Aujourd’hui, nous avons un potentiel dans la branche des motocycles. Il y a des options de partenariat avec l’entreprise Sigma. Des sociétés privées à Béjaïa, Sétif et Bordj Bou Arreredj atteignent des taux d’intégration de plus de 20%. Des partenariats avec des américains et des finlandais dans l’industrie des tracteurs et des bus sont en cours. Il reste le dossier des véhicules qui doit être traité avec raison et sur la base d’accords gagnants-gagnants.
La gouvernance des entreprises publiques constitue un axe important de la stratégie du secteur. Pouvez-vous nous en parler davantage ?

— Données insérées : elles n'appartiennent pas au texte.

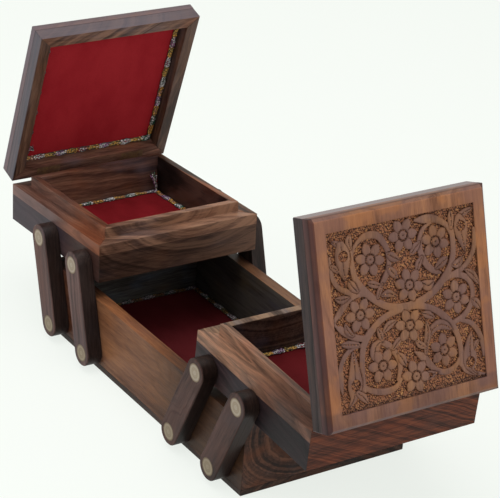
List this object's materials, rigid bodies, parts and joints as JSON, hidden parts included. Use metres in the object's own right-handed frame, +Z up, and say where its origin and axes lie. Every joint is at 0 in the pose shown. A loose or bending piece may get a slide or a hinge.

La bonne gouvernance des entreprises publiques est l’un des axes de la Conférence nationale de la relance industrielle. Nous avons constaté que la gestion des entreprises publiques ne correspondait plus aux nouvelles exigences économiques, défaut d’esprit d’initiatives, les conseils d’administration manquent de vision proactive. En fonction des résultats de l’évaluation de la gouvernance des entreprises, nous avons procédé à des changements à la tête de certains groupes industriels, qui souffraient d’insuffisances et d’inertie de leurs gestionnaires. Tous les cadres dirigeants doivent désormais signer un contrat de performance. Les entreprises sont astreintes au respect du cahier de charge du Conseil d’administration, fondé sur la performance, le contrôle et l’évaluation continue. Nous réceptionnons au fur et à mesure des rapports sur les groupes afin de mettre en œuvre un plan de réforme et assigner aux gestionnaires des objectifs, dont un taux de croissance de 10 à 15%. A la fin de l’année, le guide du gestionnaire sera prêt.